■ **GIVEN REQUEST**
The listing beneath should be written out in full, exactly as shown.

■ **DATASET EXTRACT**

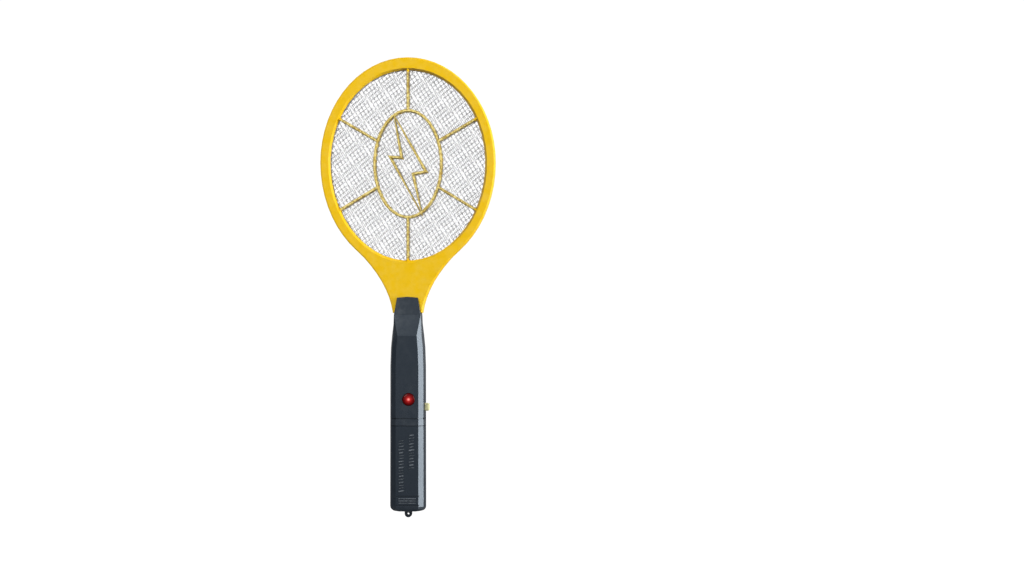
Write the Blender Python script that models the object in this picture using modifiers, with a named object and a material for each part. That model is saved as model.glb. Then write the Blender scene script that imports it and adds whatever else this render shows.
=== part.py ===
"""Electric fly swatter: oval three-layer wire grid in a yellow frame, on a faceted black handle.

Sizes are in millimetres and become metres when a mesh is made. +Z runs from the handle to the head and
the front faces -Y. Heights are measured from the flat end of the handle, which stands END_HEIGHT above
the lowest point of the hanging loop.
"""

import math

import bmesh
import bpy
from mathutils import Vector

MM = 0.001
END_HEIGHT = 6.8
GAP = 0.3

# head
HEAD_Z = 336.9
HEAD_HALF_WIDTH = 84.8
HEAD_HALF_TOP = 101.8
HEAD_HALF_BOTTOM = 104.8
OPENING_Z = 334.3
OPENING_HALF_WIDTH = 75.0
OPENING_HALF_HEIGHT = 92.0
OPENING_BEVEL = 2.0
GRID_HALF_WIDTH = 77.5
GRID_HALF_HEIGHT = 94.5
HEAD_EGG = 0.02
FRAME_HALF_DEPTH = 7.5
FRAME_BEVEL_DEPTH = 1.1
FRAME_BEVEL = 1.2
LIP_BACK = 4.6
PARTING = 0.15
GRID_THICKNESS = 0.4
GRID_PITCH = 20.0
GRID_ACUTE = math.radians(78.5)
OUTER_GRID_TURN = math.radians(-1.75)
INNER_GRID_TURN = math.radians(-14.0)
GRID_BAR = 1.8
GRID_RIM = 1.5
SMALLEST_OPENING = 25.0
OUTER_GRID_Y = 4.1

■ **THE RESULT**
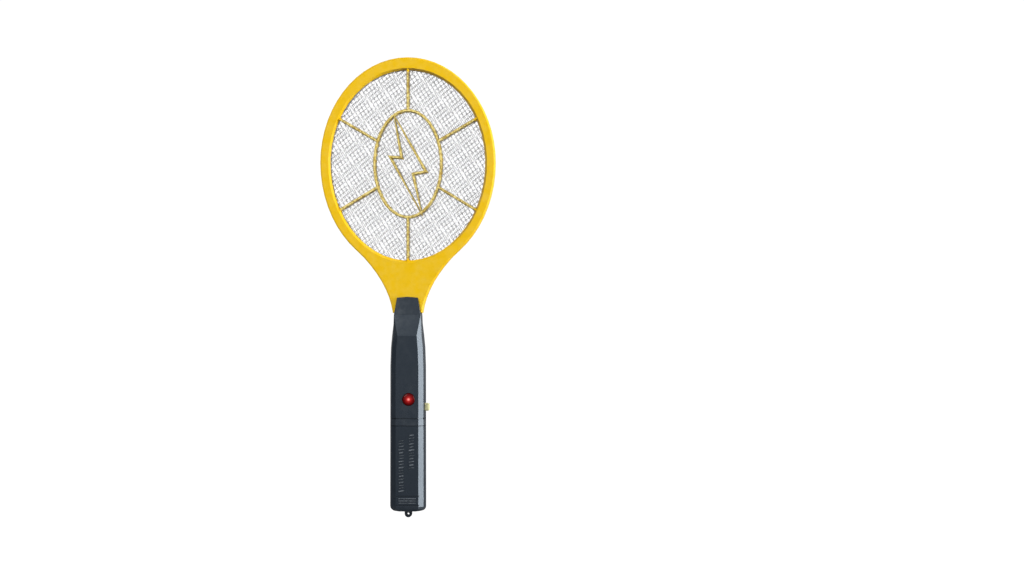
Write the Blender Python script that models the object in this picture using modifiers, with a named object and a material for each part. That model is saved as model.glb. Then write the Blender scene script that imports it and adds whatever else this render shows.
=== part.py ===
"""Electric fly swatter: oval three-layer wire grid in a yellow frame, on a faceted black handle.

Sizes are in millimetres and become metres when a mesh is made. +Z runs from the handle to the head and
the front faces -Y. Heights are measured from the flat end of the handle, which stands END_HEIGHT above
the lowest point of the hanging loop.
"""

import math

import bmesh
import bpy
from mathutils import Vector

MM = 0.001
END_HEIGHT = 6.8
GAP = 0.3

# head
HEAD_Z = 336.9
HEAD_HALF_WIDTH = 84.8
HEAD_HALF_TOP = 101.8
HEAD_HALF_BOTTOM = 104.8
OPENING_Z = 334.3
OPENING_HALF_WIDTH = 75.0
OPENING_HALF_HEIGHT = 92.0
OPENING_BEVEL = 2.0
GRID_HALF_WIDTH = 77.5
GRID_HALF_HEIGHT = 94.5
HEAD_EGG = 0.02
FRAME_HALF_DEPTH = 7.5
FRAME_BEVEL_DEPTH = 1.1
FRAME_BEVEL = 1.2
LIP_BACK = 4.6
PARTING = 0.15
GRID_THICKNESS = 0.4
GRID_PITCH = 20.0
GRID_ACUTE = math.radians(78.5)
OUTER_GRID_TURN = math.radians(-1.75)
INNER_GRID_TURN = math.radians(-14.0)
GRID_BAR = 1.8
GRID_RIM = 1.5
SMALLEST_OPENING = 25.0
OUTER_GRID_Y = 4.1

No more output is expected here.